● Required work: Output, please, exactly those lines of the listing that come before the line with "across their front.", along with that line itself.

● Supplied data:
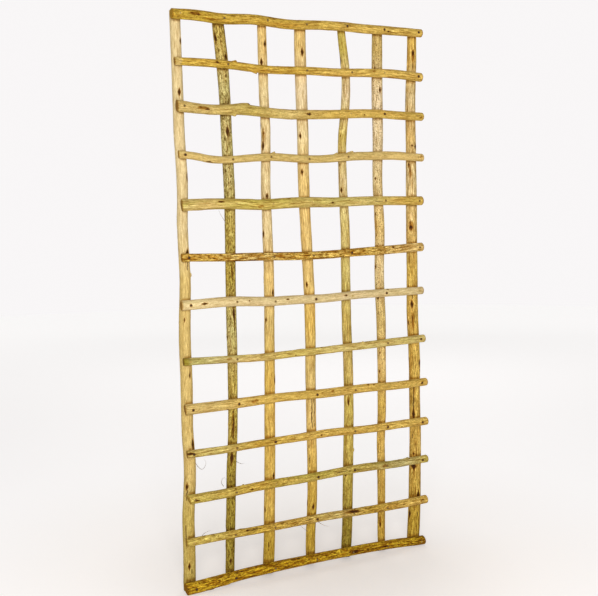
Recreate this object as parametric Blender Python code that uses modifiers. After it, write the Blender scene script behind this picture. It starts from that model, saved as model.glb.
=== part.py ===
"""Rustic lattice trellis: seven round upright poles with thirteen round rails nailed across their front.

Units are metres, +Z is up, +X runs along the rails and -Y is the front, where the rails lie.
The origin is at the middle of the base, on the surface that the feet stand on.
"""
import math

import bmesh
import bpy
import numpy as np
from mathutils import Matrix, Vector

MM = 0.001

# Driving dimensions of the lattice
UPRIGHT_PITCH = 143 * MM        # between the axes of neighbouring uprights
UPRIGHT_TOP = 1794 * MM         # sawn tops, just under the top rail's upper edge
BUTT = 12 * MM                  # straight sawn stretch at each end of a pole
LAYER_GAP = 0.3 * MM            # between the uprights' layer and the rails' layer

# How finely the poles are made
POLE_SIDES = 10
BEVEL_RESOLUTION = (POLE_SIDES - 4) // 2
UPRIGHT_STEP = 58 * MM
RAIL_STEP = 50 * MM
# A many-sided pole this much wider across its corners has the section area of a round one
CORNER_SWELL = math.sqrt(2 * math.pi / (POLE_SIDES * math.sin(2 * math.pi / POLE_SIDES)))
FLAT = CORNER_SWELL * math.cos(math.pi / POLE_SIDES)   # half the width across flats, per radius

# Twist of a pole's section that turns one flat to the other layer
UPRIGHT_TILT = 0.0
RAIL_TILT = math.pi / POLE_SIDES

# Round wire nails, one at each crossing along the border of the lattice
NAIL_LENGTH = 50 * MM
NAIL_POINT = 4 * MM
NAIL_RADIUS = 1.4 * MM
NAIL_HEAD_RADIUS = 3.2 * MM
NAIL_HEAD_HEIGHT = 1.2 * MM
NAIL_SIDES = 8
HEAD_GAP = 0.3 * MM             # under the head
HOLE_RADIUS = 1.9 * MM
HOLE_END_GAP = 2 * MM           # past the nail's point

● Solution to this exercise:
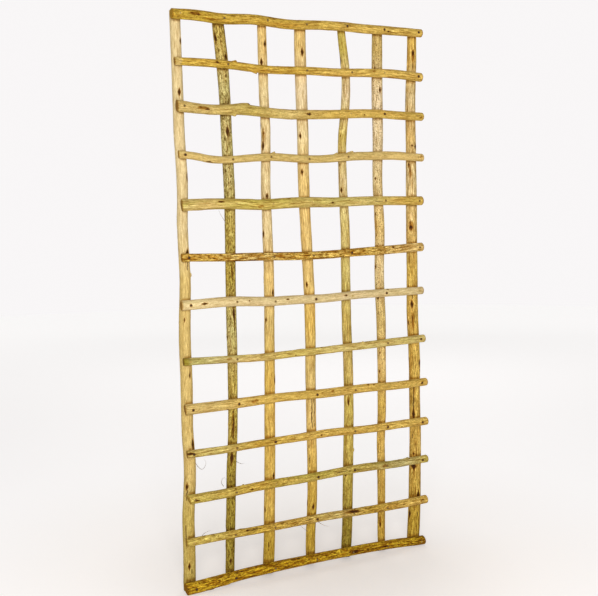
Recreate this object as parametric Blender Python code that uses modifiers. After it, write the Blender scene script behind this picture. It starts from that model, saved as model.glb.
=== part.py ===
"""Rustic lattice trellis: seven round upright poles with thirteen round rails nailed across their front.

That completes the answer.